The peasantry, by virtue of its entire history and the conditions of its existence, is the least international of all classes. What are commonly called national traits have their chief source precisely in the peasantry. From among the peasantry, it is only the semi-proletarian masses of the peasant poor who can be guided along the road of internationalism, and only the proletariat can guide them. Any attempt at a short-cut is merely playing with the classes, which always means playing to the detriment of the proletariat. The peasantry can be attracted to internationalist politics only if it is torn away from the influence of the bourgeoisie by the proletariat and if it recognizes in the proletariat not only its ally, but its leader. Conversely, attempts to organize the peasants of the various countries into an independent international organization, over the head of the proletariat and without regard to the national communist parties, are doomed in advance to failure. In the final analysis such attempts can only harm the struggle of the proletariat in each country for hegemony over the agricultural laborers and poor peasants.

In all bourgeois revolutions as well as counter-revolutions, beginning with the peasant wars of the sixteenth century and even before that time, the various strata of the peasantry played an enormous and at times even decisive role. But it never played an independent role. Directly or indirectly, the peasantry always supported one political force against another. By itself it never constituted an independent force capable of solving national political tasks. In the epoch of finance capital the process of the polarization of capitalist society has enormously accelerated in comparison to earlier phases of capitalist development. This means that the specific gravity of the peasantry has diminished and not increased. In any case, the peasant is less capable in the imperialist epoch of independent political action on a national, let alone international scale, than he was in the epoch of industrial capitalism. The farmers of the United States today are incomparably less able to play an independent political role than they were forty or fifty years ago when, as the experience of the Populist movement shows, they could not and did not organize an independent national political party.

The temporary but sharp fillip to agriculture in Europe resulting from the economic decline caused by the war gave rise to illusions concerning the possible role of the “peasant,” i.e., of bourgeois pseudo-peasant parties demagogically counterposing themselves to the bourgeois parties. If in the period of stormy peasant unrest during the postwar years one could still risk the experiment of organizing a Peasants’ International, in order to test the new relations between the proletariat and the peasantry and between the peasantry and the bourgeoisie, then it is high time now to draw the theoretical and political balance of the five years’ experience with the Peasants’ International, to lay bare its vicious shortcomings and make an effort to indicate its positive aspects.

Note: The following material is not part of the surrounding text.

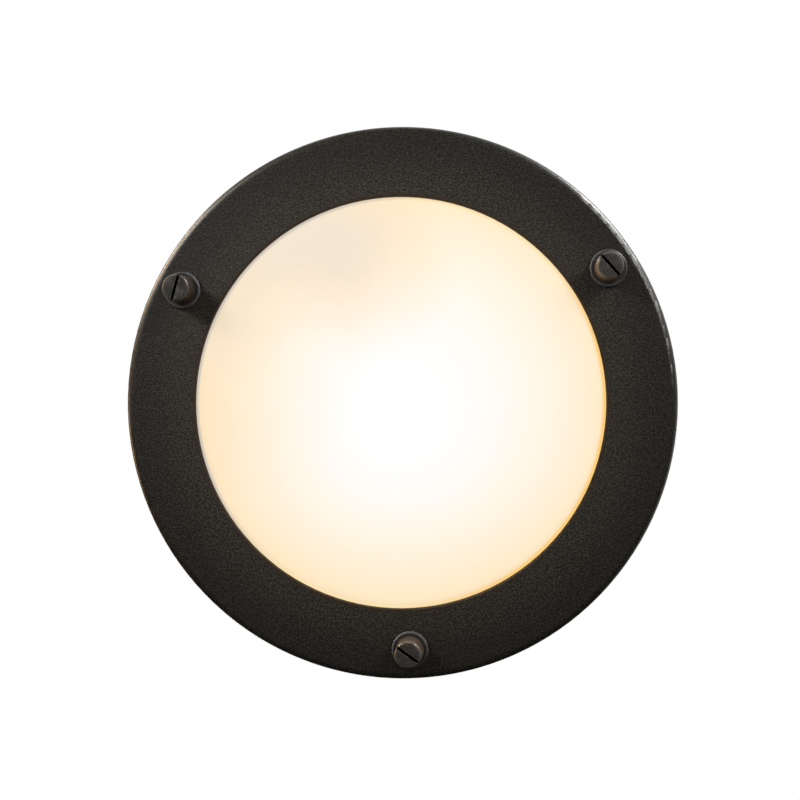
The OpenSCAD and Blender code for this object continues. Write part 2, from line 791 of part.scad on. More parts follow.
// Point inside the drum, from a point of a way round it
function by_wall(p) = [
    (drum_inner_r - p[0]) * cos(p[1]),
    (drum_inner_r - p[0]) * sin(p[1]),
    -housing_t - clamp_mid - p[2] * (lamp_drop - housing_t - clamp_mid)
];

// Point level with the lamp's axis, so far past a lead screw and across the axis
function by_holder(p) = [
    (lead_screw_at + p[0]) * cos(holder_angle) - p[1] * sin(holder_angle),
    (lead_screw_at + p[0]) * sin(holder_angle) + p[1] * cos(holder_angle),
    -lamp_drop
];

function lead_route(side, way, end) = concat(
    [for (out = [lead_in, block_len / 2 + lead_out]) by_block(out, side * pole_pitch / 2)],
    [for (p = way) by_wall(p)],
    [for (p = end) by_holder(p)]
);

function spline_point(p, i, t) =
    let (
        a = p[max(i - 1, 0)],
        b = p[i],
        c = p[i + 1],
        d = p[min(i + 2, len(p) - 1)]
    )
    (2 * b + (c - a) * t + (2 * a - 5 * b + 4 * c - d) * t * t + (3 * b - a - 3 * c + d) * t * t * t) / 2;

function route_points(p) = concat(
    [for (i = [0 : len(p) - 2]) for (k = [0 : lead_steps - 1]) spline_point(p, i, k / lead_steps)],
    [p[len(p) - 1]]
);

function unit(v) = v / norm(v);

module lead(route) {
    path = route_points(route);
    last = len(path) - 1;
    rings = [
        for (i = [0 : last])
            let (
                along = unit(path[min(i + 1, last)] - path[max(i - 1, 0)]),
                across = unit(cross(along, [0, 0, 1])),
                up = cross(across, along)
            )
            for (k = [0 : lead_sides - 1])
                path[i] + lead_d / 2 * (cos(k * 360 / lead_sides) * across + sin(k * 360 / lead_sides) * up)
    ];
    sides = [
        for (i = [0 : last - 1]) for (k = [0 : lead_sides - 1])
            let (a = i * lead_sides + k, b = i * lead_sides + (k + 1) % lead_sides)
            [a, a + lead_sides, b + lead_sides, b]
    ];
    ends = [
        [for (k = [0 : lead_sides - 1]) k],
        [for (k = [lead_sides - 1 : -1 : 0]) last * lead_sides + k]
    ];
    polyhedron(points = rings, faces = concat(sides, ends), convexity = 6);
}

module live_lead() {
    color("saddlebrown") lead(lead_route(1, live_way, live_end));
}

module neutral_lead() {
    color("steelblue") lead(lead_route(-1, neutral_way, neutral_end));
}

housing();
stud_ring();
for (i = [1 : 3]) {
    stud(i);
    cap_washer(i);
    cap(i);
}
ceiling_seal();
cable_grommet();
cover_ring();
glass();
glass_gasket();
holder_bracket();
earth_screw();
earth_saddle();
holder_body();
thread_sleeve();
centre_contact();
bulb();
terminal_block();
block_screw();
for (i = [1 : 2]) {
    bracket_rivet(i);
    holder_screw(i);
    lead_screw(i);
    terminal_clamp(i);
}
for (i = [1 : 4]) clamp_screw(i);
live_lead();
neutral_lead();
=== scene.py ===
import json
import math

import bpy
from mathutils import Matrix, Vector


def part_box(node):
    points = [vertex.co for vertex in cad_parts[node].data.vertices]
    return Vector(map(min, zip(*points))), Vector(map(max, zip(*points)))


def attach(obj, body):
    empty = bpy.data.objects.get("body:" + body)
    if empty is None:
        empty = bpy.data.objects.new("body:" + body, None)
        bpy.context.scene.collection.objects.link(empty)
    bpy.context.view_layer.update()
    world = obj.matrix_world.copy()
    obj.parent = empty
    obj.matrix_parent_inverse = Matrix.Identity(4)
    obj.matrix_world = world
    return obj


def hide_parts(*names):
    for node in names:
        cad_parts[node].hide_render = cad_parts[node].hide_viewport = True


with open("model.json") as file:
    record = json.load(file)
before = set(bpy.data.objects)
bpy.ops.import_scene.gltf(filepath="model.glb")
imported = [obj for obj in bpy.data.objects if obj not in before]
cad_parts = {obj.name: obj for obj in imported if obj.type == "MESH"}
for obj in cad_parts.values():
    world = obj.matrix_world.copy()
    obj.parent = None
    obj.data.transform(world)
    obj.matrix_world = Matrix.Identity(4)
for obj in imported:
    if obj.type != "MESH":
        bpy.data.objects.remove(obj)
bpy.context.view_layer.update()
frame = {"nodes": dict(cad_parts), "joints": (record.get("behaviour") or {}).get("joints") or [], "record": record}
nodes = frame["nodes"]
joints = {joint["name"]: joint for joint in frame["joints"]}
mm = 0.001


# A socket's value: signs between two of these, or with a number, add Math nodes
class Flow:
    def __init__(self, graph, socket):
        self.graph = graph
        self.socket = socket

    def __add__(self, other):
        return self.graph.maths("ADD", self, other)

    def __sub__(self, other):
        return self.graph.maths("SUBTRACT", self, other)

    def __rsub__(self, other):
        return self.graph.maths("SUBTRACT", other, self)

    def __mul__(self, other):
        return self.graph.maths("MULTIPLY", self, other)

    def __truediv__(self, other):
        return self.graph.maths("DIVIDE", self, other)

    def __rtruediv__(self, other):
        return self.graph.maths("DIVIDE", other, self)

    def __neg__(self):
        return self.graph.maths("MULTIPLY", self, -1)

    def __abs__(self):
        return self.graph.maths("ABSOLUTE", self, 0)

    __radd__ = __add__
    __rmul__ = __mul__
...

One conclusion, at any rate, is indisputable. The experience of the “peasant” parties of Bulgaria, Poland, Rumania, and Yugoslavia (i.e., of all the backward countries); the old experience of our Social Revolutionists, and the fresh experience (the blood is still warm) of the Kuomintang; the episodic experiments in advanced capitalist countries, particularly the LaFollette-Pepper experiment in the United States, have all shown beyond question that in the epoch of capitalist decline there is even less reason than in the epoch of rising capitalism to look for independent, revolutionary, anti-bourgeois peasant parties.

“The city cannot be equated to the village, the village cannot be equated to the city in the historical conditions of the present epoch. The city inevitably leads the village, the village inevitably follows the city. The only question is which of the urban classes will lead the village.” (Lenin, Works, Vol. XVI, “The Year 1919,” p. 442.)


In the revolutions of the East the peasantry will still play a decisive role, but once again, this role will be neither leading nor independent. The poor peasants of Hupeh, Kwangtung, or Bengal can play a role not only on a national but on an international scale, but only if they support the workers of Shanghai, Canton, Hankow, and Calcutta. This is the only way out for the revolutionary peasant on an international road. It is hopeless to attempt to forge a direct link between the peasant of Hupeh and the peasant of Galicia or Dobrudja, the Egyptian fellah and the American farmer.

It is in the nature of politics that anything which does not serve a direct aim inevitably becomes the instrument of other aims, frequently the opposite of the one sought. Have we not had examples of a bourgeois party, relying on the peasantry or seeking to rely upon it, deeming it necessary to seek insurance for itself in the Peasants’ International, for a longer or shorter period, if it could not do so in the Comintern, in order to secure protection from the blows of the communist party in its own country? Like Purcell, in the trade union field, protected himself through the Anglo-Russian Committee? If La Follette did not try to register in the Peasants’ International, that was only because the American Communist Party was so extremely weak. He did not have to. Pepper, uninvited and unsolicited, embraced LaFollette without that. But Radic, the banker-leader of the Croatian rich peasants, found it necessary to leave his visiting card with the Peasants’ International on his way to the cabinet. The Kuomintang went infinitely further and secured a place for itself not only in the Peasants’ International and the League Against Imperialism, but even knocked at the doors of the Comintern and was welcomed there with the blessing of the Politbureau of the C.P.S.U., marred by only one dissenting vote.

It is highly characteristic of the leading political currents of recent years that at a time when tendencies in favor of liquidating the Profintern [Red International of Labor Unions] were very strong (its very name was deleted from the statutes of the Soviet trade unions), nowhere, so far as we recall, has the question ever been raised in the official press as to the precise conquests of the Krestintern, the Peasants’ International.

The Sixth Congress must seriously review the work of the Peasants’ “International” from the standpoint of proletarian internationalism. It is high time to draw a Marxian balance to this long drawn-out experiment. In one form or another the balance must be included in the program of the Comintern. The present draft does not breathe a single syllable either about the “millions” in the Peasants’ International, or for that matter, about its very existence.